Big Boi et André ont cultivé des personnages et univers différents, jusqu’à parfaire une dualité qui se sublime lorsqu’ils sont ensemble. Big Boi, le campagnard ancré dans le réel, André, le poète mystique un brin lunaire. La force d’OutKast se trouve dans l’équilibre parfait trouvé entre ces deux personnalités différentes. Cette alchimie, ils aimaient l’appeler « The Cool Balance ».
Swae Lee et Slim Jxmmi ont cultivé des personnages et univers différents, jusqu’à parfaire une dualité qui se sublime lorsque qu’ils sont ensemble. Swae Lee la sucrerie romantique, Slim Jxmmi le fêtard sincère et loyal. Les Rae Sremmurd ne sont définitivement pas les nouveaux OutKast, mais comme eux, leur force se trouve dans l’équilibre parfait trouvé entre ces personnalités différentes. Et que SR3MM soit le plus réussi des trois albums en est la preuve.
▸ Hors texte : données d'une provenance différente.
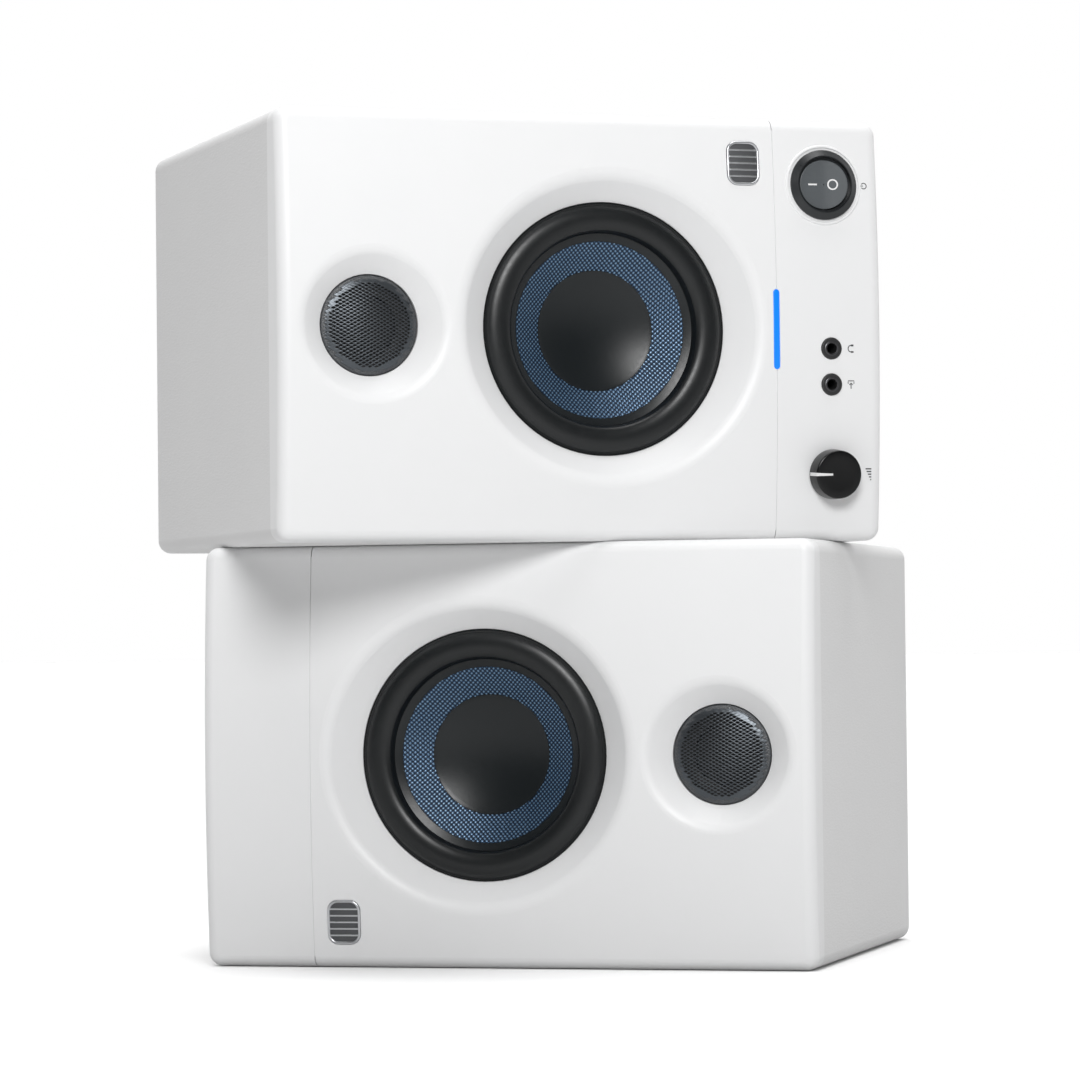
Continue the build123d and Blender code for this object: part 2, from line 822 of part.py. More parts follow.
def mains_inlet():
    """Flanged socket with a deep cavity and three blades."""
    face = BACK + PLATE_T + 2.0
    with BuildPart() as inlet:
        with BuildSketch(facing(INLET_X, face, INLET_Z)):
            RectangleRounded(44, 22.4, 3)
        extrude(amount=2.0)
        with BuildSketch(facing(INLET_X, face - 2.0, INLET_Z)):
            RectangleRounded(INLET_CAVITY[0] + 3, INLET_CAVITY[1] + 3, 2)
        extrude(amount=INLET_DEPTH)
        with BuildSketch(facing(INLET_X, face, INLET_Z)):
            RectangleRounded(*INLET_CAVITY, 2.5)
        extrude(amount=INLET_DEPTH, mode=Mode.SUBTRACT)
        with BuildSketch(facing(INLET_X, face - INLET_DEPTH, INLET_Z)):
            with Locations((-7, -1.5), (0, 1.5), (7, -1.5)):
                Rectangle(2, 4)
        extrude(amount=10.5 - 2.0)
    return inlet


def line_jacks():
    """Two full-size line sockets with their nuts."""
    with BuildPart() as jacks:
        for x in LINE_JACKS_X:
            with BuildSketch(facing(x, BACK + PLATE_T + 2.5, INPUTS_Z)):
                RegularPolygon(6.6, 6)
            extrude(amount=2.5)
            with BuildSketch(facing(x, BACK + PLATE_T + 3.5, INPUTS_Z)):
                Circle(4.5)
            extrude(amount=PLATE_T + 4.0)
            with BuildSketch(facing(x, BACK, INPUTS_Z)):
                Rectangle(15, 15)
            extrude(amount=BACK - AMP_BOARD_BACK)
            with BuildSketch(facing(x, BACK + PLATE_T + 4, INPUTS_Z)):
                Circle(3.25)
            extrude(amount=24.0, mode=Mode.SUBTRACT)
    return jacks


def phono_sockets():
    """Block with the left and right phono sockets."""
    with BuildPart() as block:
        with BuildSketch(facing(sum(PHONO_X) / 2, BACK, INPUTS_Z)):
            Rectangle(30, 13)
        extrude(amount=BACK - AMP_BOARD_BACK)
        with BuildSketch(facing(0, BACK, INPUTS_Z)):
            with Locations(*[(x, 0) for x in PHONO_X]):
                Circle(4.15)
        extrude(amount=-PLATE_T - 8.0)
        with BuildSketch(facing(0, BACK + PLATE_T + 8.0, INPUTS_Z)):
            with Locations(*[(x, 0) for x in PHONO_X]):
                Circle(1.6)
        extrude(amount=12.0, mode=Mode.SUBTRACT)
    return block


def tone_knob(x):
    """Small trim knob with its own shaft."""
    with BuildPart() as knob:
        with BuildSketch(facing(x, BACK + PLATE_T + 0.5, TONE_Z)):
            Circle(5.5)
        extrude(amount=-8.0)
        fillet(knob.edges().sort_by(Axis.Y)[-1], 0.8)
        with BuildSketch(facing(x, BACK + PLATE_T + 1.0, TONE_Z)):
            Circle(SHAFT_R)
        extrude(amount=BACK + PLATE_T + 1.0 - AMP_BOARD_BACK - 1.0)
        with BuildSketch(facing(x, BACK + PLATE_T + 8.5, TONE_Z + 2.9)):
            Rectangle(0.8, 5)
        extrude(amount=0.6, mode=Mode.SUBTRACT)
    return knob


def amplifier_board():
    """Board behind the rear panel with the trims' bodies, capacitors and a finned cooler."""
    front = AMP_BOARD_BACK - BOARD_T
    with BuildPart() as board:
        with BuildSketch(facing(0, AMP_BOARD_BACK, 104.0)):
            Rectangle(90, 56)
        extrude(amount=BOARD_T)
        for x in TONE_X:
            with BuildSketch(facing(x, AMP_BOARD_BACK, TONE_Z)):
                Rectangle(12, 12)
            extrude(amount=-14.0)
        for x in TONE_X:
            with BuildSketch(facing(x, AMP_BOARD_BACK + 15, TONE_Z)):
                Circle(SHAFT_R + SHAFT_CLEAR)
            extrude(amount=14.5, mode=Mode.SUBTRACT)
        with BuildSketch(facing(0, front, 104.0)):
            with Locations((-30, 12), (-12, 12)):
                Circle(7)
            with Locations((-34, -14)):
                Circle(5)
        extrude(amount=20)
        with BuildSketch(facing(0, front, 104.0)):
            with Locations((22, 0)):
                Rectangle(34, 40)
        extrude(amount=4)
        with BuildSketch(facing(0, front - 4, 104.0)):
            with Locations((22, 0)):
                with GridLocations(5, 0, 7, 1):
                    Rectangle(1.5, 40)
        extrude(amount=14)
    return board


def mains_transformer():
    """Laminated core with its winding and two feet, on the cabinet floor."""
    with BuildPart() as transformer:
        with BuildSketch(Plane.XY.offset(WALL)):
            with Locations((-28, 110)):
                Rectangle(54, 36)
        extrude(amount=2)
        with BuildSketch(Plane.XY.offset(WALL + 2)):
            with Locations((-28, 110)):
                Rectangle(44, 20)
        extrude(amount=38)
        with BuildSketch(Plane.XY.offset(WALL + 9)):
            with Locations((-28, 110)):
                RectangleRounded(26, 34, 4)
        extrude(amount=24)
    return transformer


# ---------------------------------------------------------------- pieces that both speakers have
block = front_block()
shared = {
    "badge": badge(),
    "port_tube": port_tube(),
    "woofer_basket": woofer_basket(),
    "woofer_magnet": woofer_magnet(),
    "woofer_cone": woofer_cone(),
    "woofer_dust_cap": woofer_dust_cap(),
    "woofer_voice_coil": woofer_voice_coil(),
    "woofer_surround": woofer_surround(),
    "woofer_spider": woofer_spider(),
    "tweeter_housing": tweeter_housing(),
    "tweeter_magnet": tweeter_magnet(),
    "tweeter_dome": tweeter_dome(),
    "tweeter_grille": tweeter_grille(),
}
for name, piece in shared.items():
    save(piece, f"passive_{name}", LOWER)
    save(piece, f"active_{name}", UPPER)

# ---------------------------------------------------------------- passive speaker
plate_x = PASSIVE_PLATE_SIZE[0] / 2 - 5
plate_z = PASSIVE_PLATE_SIZE[1] / 2 - 5
passive_screws = [
    (PASSIVE_TERMINAL[0] + side * plate_x, PASSIVE_TERMINAL[1] + end * plate_z)
    for side in (-1, 1)
    for end in (-1, 1)
]
passive_window = (*PASSIVE_TERMINAL, TERMINAL_SIZE[0] + 4, TERMINAL_SIZE[1] + 4)
passive_face = BACK + PLATE_T + 1

save(baffle(block), "passive_front_baffle", LOWER)
save(lower_strip(block), "passive_lower_trim", LOWER)
save(drilled(cabinet([passive_window]), passive_screws, BACK), "passive_cabinet", LOWER)
save(drilled(terminal_plate(), passive_screws, passive_face), "passive_terminal_plate", LOWER)
save(screws(passive_screws, passive_face, 8.0), "passive_rear_screws", LOWER)
save(terminal_block(PASSIVE_TERMINAL, passive_face), "passive_terminal_block", LOWER)
save(lever(PASSIVE_TERMINAL, passive_face, 1), "passive_red_lever", LOWER)
save(lever(PASSIVE_TERMINAL, passive_face, -1), "passive_black_lever", LOWER)
save(crossover_board(), "passive_crossover_board", LOWER)

# ---------------------------------------------------------------- active speaker
panel_x = PANEL_SIZE[0] / 2 - LEDGE / 2
panel_z = PANEL_SIZE[1] / 2 - LEDGE / 2
active_screws = [
    (side * panel_x, PANEL_Z + end * panel_z)
    for side in (-1, 0, 1)
    for end in (-1, 0, 1)
    if side or end
]
panel_window = (0, PANEL_Z, PANEL_SIZE[0] - 2 * LEDGE, PANEL_SIZE[1] - 2 * LEDGE)
active_face = BACK + PLATE_T

save(light_slot(baffle(block)), "active_front_baffle", UPPER)
save(control_panel(light_slot(lower_strip(block))), "active_control_panel", UPPER)
save(drilled(cabinet([panel_window]), active_screws, BACK), "active_cabinet", UPPER)
save(drilled(rear_panel(), active_screws, active_face), "active_rear_panel", UPPER)
save(screws(active_screws, active_face, 8.0), "active_rear_screws", UPPER)
save(terminal_block(ACTIVE_TERMINAL, active_face), "active_terminal_block", UPPER)
save(lever(ACTIVE_TERMINAL, active_face, 1), "active_red_lever", UPPER)
save(lever(ACTIVE_TERMINAL, active_face, -1), "active_black_lever", UPPER)
save(light_bar(), "active_light_bar", UPPER)
save(led_board(), "active_led_board", UPPER)
save(front_jack(AUX_X), "active_aux_jack", UPPER)
save(front_jack(PHONES_X), "active_phones_jack", UPPER)
save(volume_pot(), "active_volume_pot", UPPER)
save(volume_shaft(), "active_volume_shaft", UPPER)
save(volume_knob(), "active_volume_knob", UPPER)
save(switch_body(), "active_power_switch_body", UPPER)
save(rocker(), "active_power_rocker", UPPER)
save(control_board(), "active_control_board", UPPER)
save(mains_inlet(), "active_mains_inlet", UPPER)
save(line_jacks(), "active_line_jacks", UPPER)
save(phono_sockets(), "active_phono_sockets", UPPER)
save(tone_knob(TONE_X[0]), "active_treble_knob", UPPER)
save(tone_knob(TONE_X[1]), "active_bass_knob", UPPER)
save(amplifier_board(), "active_amplifier_board", UPPER)
save(mains_transformer(), "active_mains_transformer", UPPER)
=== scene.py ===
"""The looks of two desktop speakers that lie on their sides, one on the other.

Pieces are worked out in the standing frame of the speaker they belong to, in millimetres: X to the
right as seen from its front, Y towards its back with 0 at the front's side edges, and Z up from its
base. STANDING holds each speaker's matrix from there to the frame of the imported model, in metres.
"""

import json
from math import asin, atan2, ceil, cos, pi, radians, sin, sqrt, tan

import bmesh
import bpy
import numpy as np
from mathutils import Matrix, Vector


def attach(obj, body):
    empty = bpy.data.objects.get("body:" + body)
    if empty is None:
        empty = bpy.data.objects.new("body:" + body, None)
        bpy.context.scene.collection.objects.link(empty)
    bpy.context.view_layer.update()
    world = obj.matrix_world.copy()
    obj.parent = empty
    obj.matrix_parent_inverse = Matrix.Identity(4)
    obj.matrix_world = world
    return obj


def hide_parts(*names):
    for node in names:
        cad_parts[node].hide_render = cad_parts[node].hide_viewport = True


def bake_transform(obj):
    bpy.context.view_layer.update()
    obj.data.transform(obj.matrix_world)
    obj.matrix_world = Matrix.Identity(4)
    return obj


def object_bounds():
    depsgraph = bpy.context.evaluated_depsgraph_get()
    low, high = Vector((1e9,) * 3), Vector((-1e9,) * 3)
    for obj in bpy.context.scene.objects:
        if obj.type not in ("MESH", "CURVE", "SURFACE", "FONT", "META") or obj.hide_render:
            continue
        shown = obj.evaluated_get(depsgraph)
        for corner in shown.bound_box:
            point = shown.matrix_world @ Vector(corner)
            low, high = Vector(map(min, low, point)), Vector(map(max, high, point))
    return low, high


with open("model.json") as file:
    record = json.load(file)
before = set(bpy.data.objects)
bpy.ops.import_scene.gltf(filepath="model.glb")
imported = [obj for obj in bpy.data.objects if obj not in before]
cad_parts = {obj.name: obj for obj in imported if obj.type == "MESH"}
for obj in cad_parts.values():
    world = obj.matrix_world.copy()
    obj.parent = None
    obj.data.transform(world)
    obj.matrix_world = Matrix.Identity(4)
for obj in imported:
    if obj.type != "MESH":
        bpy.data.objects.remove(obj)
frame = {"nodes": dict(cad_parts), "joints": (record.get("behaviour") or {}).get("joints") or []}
cad_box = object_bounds()

# ---------------------------------------------------------------- dimensions, in millimetres
MM = 0.001
WIDTH = 141.0
CROWN = 3.4  # how far the middle of the front stands out past its side edges
CROWN_R = (CROWN**2 + (WIDTH / 2) ** 2) / (2 * CROWN)
BACK = 166.0
PLATE_T = 1.5
LEVER_PINS = {"passive": (8.5, 174.5, 78.0), "active": (-17.5, 173.5, 96.0)}  # of the red levers

WOOFER_Z = 96.0
CONE_R = 29.3  # where the cone's straight slope ends
CONE_SLOPE = (16.25 - 11.1) / (CONE_R - 19.7)
WEAVE_INNER = 19.5
WEAVE_OUTER = 29.4
WEAVE_FLOOR = -11.0  # height of the gaps between the strands at CONE_R
WEAVE_RELIEF = 0.32
WEAVE_PITCH = 1.1
STRAND_HALF = 0.46  # half a strand's width, as a share of the pitch
STRAND_DIP = 0.12  # share of its height that a strand keeps where it runs under another

TWEETER_Z = 178.0
MESH_R = 13.9
MESH_PITCH = (1.22, 2.2)  # across and along the diamonds of the tweeter's grille
MESH_T = 0.28
HOLE_SHARE = 0.8
MESH_TUCK = 1.2  # how far the mesh runs on under the rim
GRILLE_APEX = 0.3  # depth of the middle of the grille's dome
GRILLE_EDGE = (15.2, 3.6)  # radius and depth that its curve runs through
GRILLE_REACH = 15.0  # radius where the dome ends and its rim rolls over

BADGE_SPOT = (55.4, 49.0)
BADGE_SIZE = (14.8, 11.5)
BADGE_CORNER = 3.6
BADGE_RIM = 0.85
BADGE_BARS = (-4.4, -2.2, 0.0, 2.2, 4.4)
KNOB_SPOT = (-48.3, 18.5)
SWITCH_SPOT = (48.7, 20.5)
ROCKER_PIVOT = -1.0  # height of the rocker's pin above the panel
ROCKER_TILT = radians(6.0)
ROCKER_FACE = (9.0, 2.6, 1.9)  # half height, height at its ends and height at its middle
ROCKER_BEND = 1.5  # how far from its middle the bend is softened
ROCKER_PROUD = 0.14  # how far the finger face stands off the CAD rocker
JACKS_X = (-18.3, -6.25)
JACK_Z = 18.8
JACK_FACE = -3.8  # depth of the bushes' faces
SEAM_Z = 38.35
SEAM_REACH = 67.0
TONGUE_LIFTS = (-4.0, -0.35)  # back and face of the tongue that closes the seam
TONGUE_HALF = 0.2
LIGHT_SIZE = (26.7, 2.2)
LIGHT_HEIGHTS = (-1.4, 3.3)  # of the bar's back and face
LABEL_Z = {"power": 5.8, "volume": 5.3, "jacks": 11.8}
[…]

Swae Lee, que l’on soupçonne pourtant d’être celui des deux qui a le plus envie de poursuivre en solo, a pleinement conscience de l’importance de cette alchimie. Deux jours après la sortie de leur triple album, il résume toute leur démarche en tweetant une mini bande dessinée inspirée de Dragon Ball Z. Dans la première case, lui-même en Son Goten, avec Swaecation dans la main droite. Dans la deuxième, son frère en Trunks, avec Jxmtro dans la main gauche. Dans la troisième et dernière case, les deux frères et leurs albums solos fusionnent pour former SR3MM et, enfin, devenir cette entité supérieure à la somme de ses parties : Rae Sremmurd.